Part of the legal and moral complexities in the YU case is in applying 21st-century standards to behavior of decades past, a time when sexual abuse, as well as racism, bias against women and other forms of prejudice were commonplace and little-discussed or consciously thought about, if not fully accepted. It appears that YU officials at the time were, at best, unresponsive to the complaints from abused students and their parents. This was consistent with the culture of the times, as was the fact that the victims did not speak out.
Once the scandal broke, it appears that the school, no doubt based on legal advice, has hunkered down and gone silent publicly, following the path of the Catholic Church, Penn State University and other institutions accused of inaction in the face of past abuse by employees. YU surely hopes the findings of its internal investigation will put an end to the matter, but critics will insist it proves little and will call for an independent probe.
Those of us on the outside aren’t privy to whether serious negotiations took place between the school and the alleged victims before the lawsuit was filed, in terms of monetary compensation commensurate to pain suffered. But it’s not too late to avoid an ugly showdown in court. There, if the statute of limitations is upheld, the alleged victims will walk away empty and embittered, and YU will be seen by many as having valued dollars over ethics. Further, if a judge rules that the lawsuit can go forward and allows discovery, YU will have to either settle — with the plaintiffs in a better position — or open up its files, have its professional and lay leadership subject to deposition, etc. The results could be disastrous.

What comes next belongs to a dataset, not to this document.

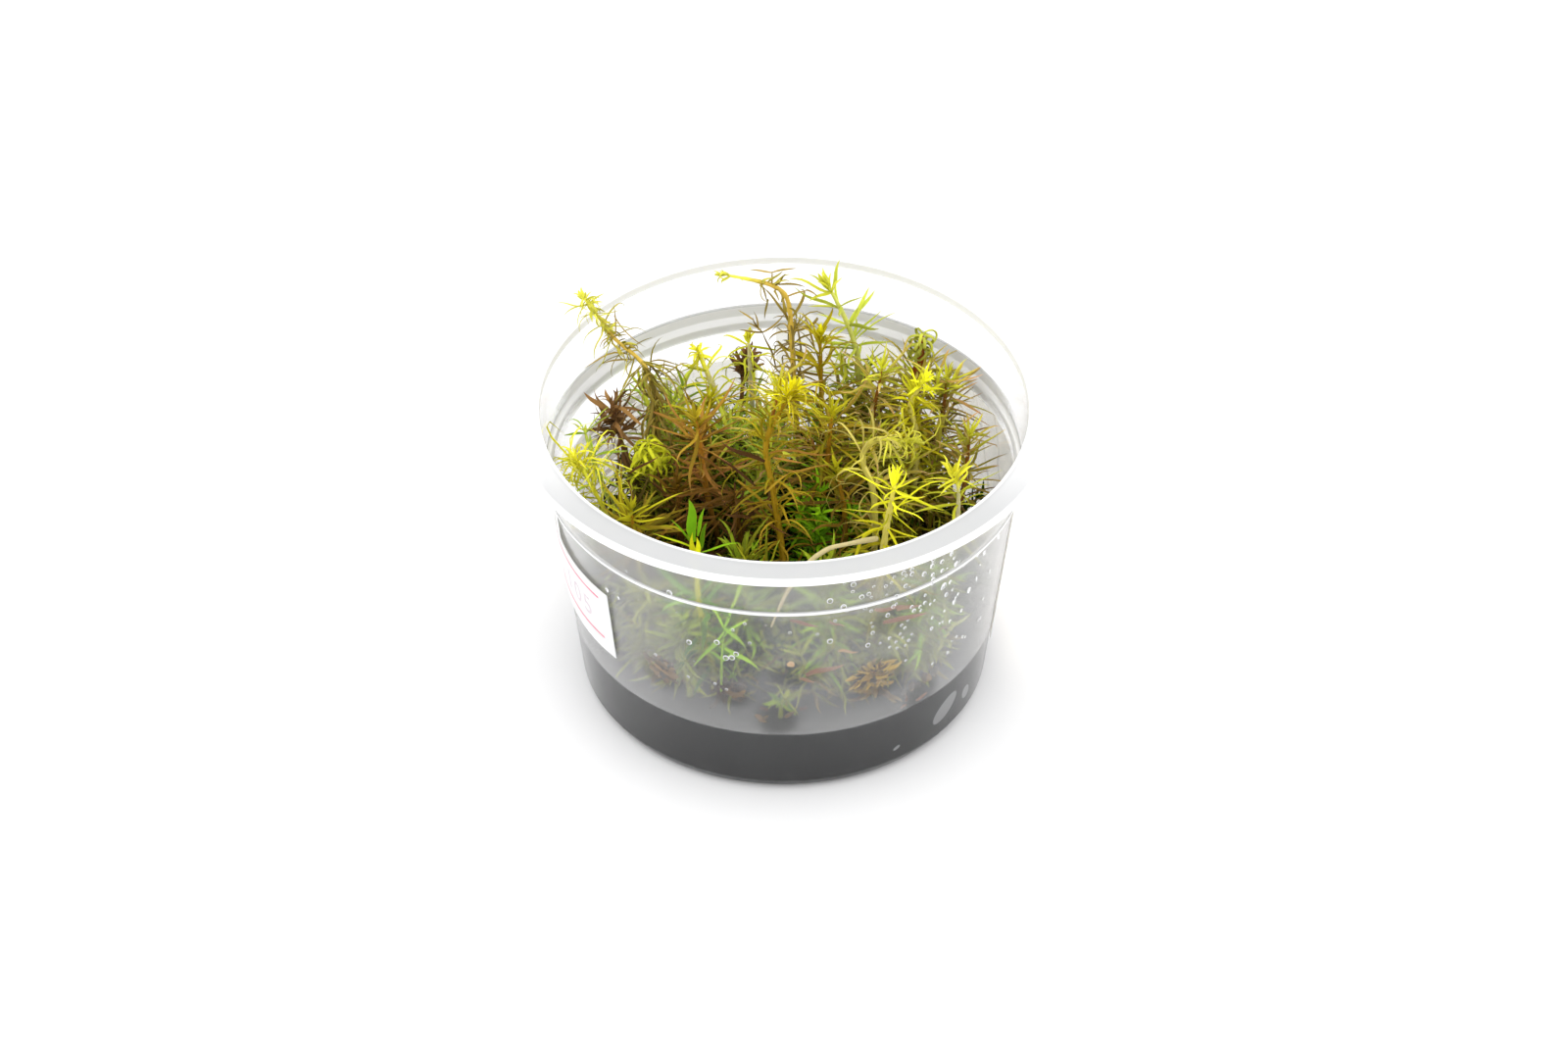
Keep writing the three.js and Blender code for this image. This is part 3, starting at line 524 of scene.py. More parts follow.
# What is special about each shoot. Skip is how far down from the bud the leaves of the frame are
# left out. An own leaf is the x, y and z of its foot, those of its point, half its width, its bend
# in degrees and its age. Bunches are leaves at random places: (from, to) as shares of the stem,
# count, pitch, length and half width. Fray is torn leaves against the wall: azimuth, height, half
# their spread in degrees and in height, and count.
SHOOTS = {
    "shoot_back_arched": dict(style="wiry", reach=0.75, skip=24, low=0, extra=1, between=0, stem=0.85,
                              bunches=(
        ((0.45, 0.7), 46, (-50, 40), (4, 9), 0.27), ((0.68, 0.97), 16, (-60, 40), (1.5, 4), 0.24),
    ), own=(
        (-2.3, 21.8, 72.6, -2.2, 21.8, 76.6, 0.36, 0, 2.6),
        (-2.3, 21.8, 76, -6.6, 20.8, 77.4, 0.34, 10, 2.6),
        (-2.3, 21.8, 76, 2.5, 21, 77.6, 0.34, 10, 2.6), (-1, 22.6, 72.6, 4.1, 22, 72.4, 0.36, 50, 2.6),
        (0.4, 24, 68.6, 4.8, 24, 70.3, 0.32, 30, 2.6), (4.2, 24, 70.3, 6.5, 24, 68.7, 0.32, 20, 2.6),
        (-1.6, 24, 52, -4.4, 24, 61.2, 0.42, 10, 2.2), (-4.9, 24, 60.8, -5.8, 24, 65.3, 0.34, 25, 2.6),
        (-4.2, 24, 60.2, -6, 24, 63.9, 0.36, -30, 2.6), (-5.8, 24, 63.2, -8.8, 24, 65.6, 0.34, 20, 2.6),
        (-4.2, 24, 60.2, 0.2, 24, 65, 0.38, -45, 2.6), (-4.4, 24, 60.8, -7.2, 24, 62.6, 0.32, 20, 2.6),
        (-4.2, 24, 60.2, -8.6, 24, 60.9, 0.36, -10, 2),
        (-4.2, 21.5, 73.4, -3.1, 22, 68.6, 0.36, 10, 1.6), (-3, 22, 69.6, -3.7, 22, 64.8, 0.42, 10, 1.4),
        (5.8, 24, 57, 3.4, 24, 65.3, 0.44, 15, 2.2), (3.6, 25, 52, 1.8, 25, 63.6, 0.4, 10, 2.2),
        (3.1, 24, 50, 3.4, 24, 58.2, 0.5, 10, 2.2),
    )),
    "shoot_left_tall": dict(style="wiry", young=16, extra=1, between=0, reach=0.85, stem=0.7, bunches=(
        ((0.6, 0.76), 30, (-89, -74), (8, 12), 0.28), ((0.42, 0.6), 24, (-88, -66), (6, 10), 0.28),
        ((0.4, 0.75), 10, (-20, 40), (6, 10), 0.24),
        ((0.76, 0.99), 56, (-85, -20), (1.4, 3.2), 0.26),
    ), own=(
        (-31.7, 15, 65.7, -31.9, 15, 74, 0.26, 12, 2.6),
        (-31.8, 15, 71, -25.9, 15, 63.4, 0.26, -40, 2.6),
        (-29, 15, 61.7, -38.2, 14, 58.9, 0.26, 65, 2.6),
        (-25.6, 15, 59.9, -19.3, 15, 59.2, 0.26, 70, 2.6),
        (-23.8, 15, 56.1, -22.6, 14, 61.5, 0.26, -25, 2.6),
        (-23.2, 15, 57.1, -17.6, 15, 59.4, 0.26, 25, 2.2),
        (-31.8, 15, 66, -34.6, 15, 63.2, 0.26, 90, 2.6),
        (-28.6, 14, 61.4, -34.8, 12, 61.6, 0.28, 50, 1.6),
    )),
    "shoot_star_centre": dict(style="starry", tuft=13, tuft_length=4.8, tuft_width=0.5, tuft_pitch=(0, 82),
                              tuft_curl=(0, 50), young=3.4, curl=(30, 170), width=0.26, extra=4, between=0,
                              low=2, pitch=(-30, 20), stem=0.95, reach=0.8, bunches=(
        ((0.94, 0.975), 46, (-40, 20), (6, 9), 0.17), ((0.8, 0.93), 12, (-35, 20), (7, 10), 0.22),
        ((0.5, 0.8), 16, (-30, 25), (8, 12), 0.26),
    )),
    "shoot_green_back": dict(style="airy", low=6, reach=0.85, tuft=6, tuft_pitch=(50, 86), tuft_length=4,
                             bunches=(((0.45, 0.75), 26, (-15, 50), (6, 10), 0.36),)),
    "shoot_yellow_front": dict(style="yellow", young=14, extra=2, between=0, length=(9, 13), low=2, width=0.3,
                               stem=1.05, tuft=7, tuft_width=0.46, tuft_length=4, tuft_pitch=(68, 88),
                               tuft_curl=(-5, 12), curl=(-40, 80), reach=0.9),
    "shoot_curl_right": dict(style="limp", young=8, curl=(60, 240), between=0, length=(4, 8), width=0.22,
                             tuft_length=3, tuft_width=0.28, tuft=18, tuft_pitch=(-30, 70), stem=0.95,
                             reach=0.75),
    "shoot_star_right": dict(style="pale", extra=2, between=0, curl=(10, 60), low=0, width=0.26,
                             tuft_width=0.52, tuft_length=4.8, tuft_pitch=(10, 84), tuft=8, length=(7, 10),
                             tuft_curl=(-10, 40)),
    "shoot_left_head": dict(style="pale", young=18, curl=(80, 250), width=0.2, length=(7, 11),
                            tuft_length=5, tuft_width=0.24, tuft=26, tuft_pitch=(-60, 55), own=(
        (-38.2, -3, 50, -44.6, -3.5, 48.6, 0.24, 70, 1.2), (-36.6, -4, 52, -25.5, -9, 52, 0.22, 40, 0.6),
        (-37.1, -4, 50.9, -28.2, -10, 51.6, 0.22, 60, 0.9),
        (-38, -4, 50.3, -38.9, -7, 46.8, 0.3, 20, 0.3), (-37, -4, 51, -30, -9, 50.2, 0.22, 90, 0.7),
        (-37.4, -4, 50.8, -36.2, -9, 47.4, 0.26, 40, 0.5),
    )),
    "shoot_rosette_left": dict(style="lime", coil=46, coil_width=0.38, young=12, tuft=0, skip=6, between=0,
                               coil_bend=(190, 330), coil_length=(5.5, 8.5)),
    "shoot_left_mid": dict(style="red", low=1, extra=2),
    "shoot_yellow_right": dict(style="yellow", young=5, curl=(20, 110), width=0.3, extra=5, reach=0.8,
                               tuft=16, tuft_length=3.4, tuft_width=0.32, tuft_pitch=(-40, 65),
                               length=(4, 8), pitch=(-45, 20), stem=0.9),
    "shoot_yellow_back_left": dict(style="pale", curl=(30, 160), extra=1, between=0, low=0, tuft=22,
                                   tuft_length=3.2, tuft_width=0.34, stem=1.1, length=(3, 6),
                                   skip=5, tuft_pitch=(-60, 50)),
    "shoot_curl_back": dict(style="spent", coil=32, coil_width=0.36, tuft=0, young=9, skip=8, stem=1.8,
                            coil_bend=(240, 420), coil_length=(4.5, 7.5), stem_age=2, own=(
        (22.8, 20, 58.6, 23.8, 20, 62.4, 0.4, 20, 1.2),
    )),
    "shoot_right_red": dict(style="back", extra=3, low=4, own=(
        (28.9, 18, 53.1, 38, 16, 56.4, 0.42, -20, 1.8), (32.8, 16, 51.4, 36.8, 14, 56.1, 0.42, 15, 1.5),
        (29.7, 18, 56.4, 31.4, 19, 60.2, 0.4, 15, 1.2), (32.7, 18, 54.2, 34.1, 19, 57.2, 0.36, 15, 1.2),
    )),
    "shoot_bud_back": dict(style="starry", width=0.36, pitch=(-10, 40), extra=1, between=0, low=2, young=3,
                           tuft=8, tuft_length=2.8, tuft_width=0.45, tuft_pitch=(55, 86)),
    "shoot_slim_back": dict(style="pale", extra=0, between=0, low=0, young=3, tuft=8, tuft_length=2.8,
                            tuft_width=0.45, tuft_pitch=(55, 86), stem=0.9),
    "shoot_left_small": dict(style="fresh", width=0.3, low=0, extra=0, tuft=2, skip=7, tuft_width=0.35, own=(
        (-37.6, 8, 48.3, -32.8, 8, 55.1, 0.36, 20, 0.7), (-37.6, 8, 48.3, -32.3, 7, 53.8, 0.34, 25, 0.7),
        (-37.6, 8, 48.3, -41.8, 8, 47.9, 0.42, 20, 1.8), (-38, 8, 48.5, -41, 9, 50.2, 0.22, 170, 1.8),
    )),
    "shoot_left_front": dict(style="olive", length=(10, 15), extra=4),
    "shoot_green_front": dict(style="lush", width=0.5, tuft=0, skip=8, extra=2, own=(
        (-15.8, -30.6, 46.5, -16.6, -29.4, 55.4, 0.72, 5, 0),
        (-15.5, -30.8, 46.5, -15.9, -29.6, 54.4, 0.66, -5, 0.2),
        (-16.4, -29.6, 53.2, -17.3, -26, 60.4, 0.95, 14, 1.3),
        (-15.7, -29.6, 54.6, -14.4, -27.5, 59.6, 0.4, 15, 1.4),
        (-15.4, -29.8, 51, -14, -27.5, 56.2, 0.5, 12, 1.2),
        (-16.4, -29.5, 52, -20.8, -28.5, 57.7, 0.3, 15, 1.5),
        (-15.2, -29.5, 50.6, -7.7, -29, 52.4, 0.3, 15, 0.8),
        (-15.6, -29.5, 51, -24, -28.5, 54.4, 0.28, 25, 0.6),
    )),
    "shoot_dark_mid": dict(style="umber", low=0, extra=0, between=0, skip=4, young=0.5, tuft=4, bunches=(
        ((0.92, 1.0), 14, (-20, 20), (11, 15), 0.3),
    ), own=(
        (-5.8, -20, 50.5, -11, -20, 51.9, 0.42, 15, 3),
        (-7.6, -20, 52.4, -5.2, -20, 53.3, 0.36, 20, 0.4),
        (-5.3, -19, 57.7, -12.8, -17, 63.3, 0.4, 25, 3),
        (-3.5, -15, 60.2, -11.7, -15, 65.1, 0.72, -20, 3),
        (-15.8, -12, 59.1, -10.4, -14, 54.9, 0.36, 25, 1.5),
        (-28.4, -14, 56.7, -23, -12, 59.1, 0.36, -15, 2.4),
    )),
    "shoot_mid_back": dict(style="back", extra=2, between=0, low=2),
    "shoot_mid_right": dict(style="olive", low=1),
    "shoot_mid_left": dict(style="olive", low=1, extra=2),
    "shoot_back_right": dict(style="back", extra=3, low=3),
    "shoot_right_edge": dict(style="back", extra=2, low=3, length=(6, 9), own=(
        (32.6, 12, 53.5, 37.8, 10, 51.1, 0.42, 20, 1.8), (33, 4, 45.7, 36.6, 2, 49.8, 0.36, 15, 1.8),
        (33.4, 8, 50.1, 37, 6, 55.5, 0.36, 15, 1.5),
    )),
    "shoot_inner_right": dict(style="olive", extra=2, between=0, low=1, own=(
        (-2.8, -12, 59.7, 9.7, -12, 59.7, 0.32, 12, 1.9),
        (-1.1, -14, 57.9, 8.8, -13, 57.6, 0.32, -10, 1.9),
        (-1.9, -14, 60.3, 3.9, -15, 59.7, 0.3, 15, 1.6),
        (-3.6, -16, 53.3, 1.4, -14, 57.1, 0.34, 12, 1.4),
    )),
    "shoot_inner_left": dict(style="umber", low=0, extra=1, between=0, length=(10, 14)),
    "shoot_front_left": dict(style="shady", bunches=(((0.3, 0.9), 20, (-20, 50), (6, 10), 0.45),), own=(
        (-11.5, -35.5, 22, -10.9, -35.5, 38.3, 0.5, 5, 2.5),
        (-10.9, -35.5, 38, -9.3, -35.5, 44.4, 0.6, -15, 2.5),
        (-10.9, -35.5, 38, -6.9, -36, 33.2, 0.6, 25, 2.5),
        (-10.9, -35.5, 37, -16.1, -35.5, 29.8, 0.6, -25, 2.5),
        (-10.9, -35.5, 33, -4.3, -36.5, 28.2, 0.6, 30, 2.5),
        (-10.9, -35.5, 35, -16.9, -35.5, 28.2, 0.5, 20, 2.5),
        (-10.9, -35.5, 38, -13.6, -35, 42.5, 0.5, 20, 2.5),
        (-10.9, -35.5, 36, -6.3, -36, 40.6, 0.5, 20, 2.5),
        (-11.2, -35.5, 30, -8.4, -36, 32.2, 0.6, 30, 2.5),
        (-11.2, -35.5, 30, -14, -35.5, 32.1, 0.5, 30, 2.5),
    )),
    "shoot_front_mid": dict(style="shady", low=2, extra=3, width=0.4, own=(
        (-3.1, -29, 46.5, -3, -29, 57.2, 0.5, 8, 1), (-6.5, -29, 47.2, -8.9, -29, 52.5, 0.36, 15, 0.2),
        (-2.6, -29, 47, -0.6, -29, 53.5, 0.36, 15, 0.8),
        (-9.4, -30, 47, -12.6, -29.5, 50.6, 0.3, 25, 0.6),
    )),
    "shoot_front_right": dict(style="shady", low=2, extra=3, width=0.4),
    "shoot_low_green": dict(style="dull", low=2, bunches=(((0.3, 1), 24, (-20, 50), (5, 8), 0.45),)),
    "shoot_small_front": dict(style="green", low=0, width=0.5, young=0.3, tuft_length=2.6, extra=4,
                              length=(3, 5), pitch=(-15, 25), reach=0.72),
    "dead_top_left": dict(style="dead", bunches=(
        ((0.62, 0.95), 30, (-85, -10), (4, 9), 0.36), ((0.85, 1), 16, (-20, 70), (4, 8), 0.5),
    )),
    "dead_top_back": dict(style="dead", length=(2.5, 5), tuft_length=3, reach=0.7),
    "dead_clump_left": dict(style="brown", width=0.7, fray=(-123.8, 25.8, 5.0, 3.6, 130)),
    "dead_clump_front": dict(style="sooty", length=(2, 4), reach=0.7,
                             fray=(-103.4, 25.9, 4.0, 2.6, 110)),
    "dead_clump_right": dict(style="frayed", fray=(-66, 27.8, 7.6, 4.6, 150)),
}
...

It was Reb Nachman of Bratslav who observed: “To arbitrate is to temper justice with charity.”
In the end I believe YU still has the responsibility — and opportunity — to prove that it is indeed bound by moral and Jewish values to validate the suffering of the victims. Deal with them with dignity, make amends, offer to go to mediation to reach a fair result and move on. It’s a practical solution, but it’s also the right thing to do.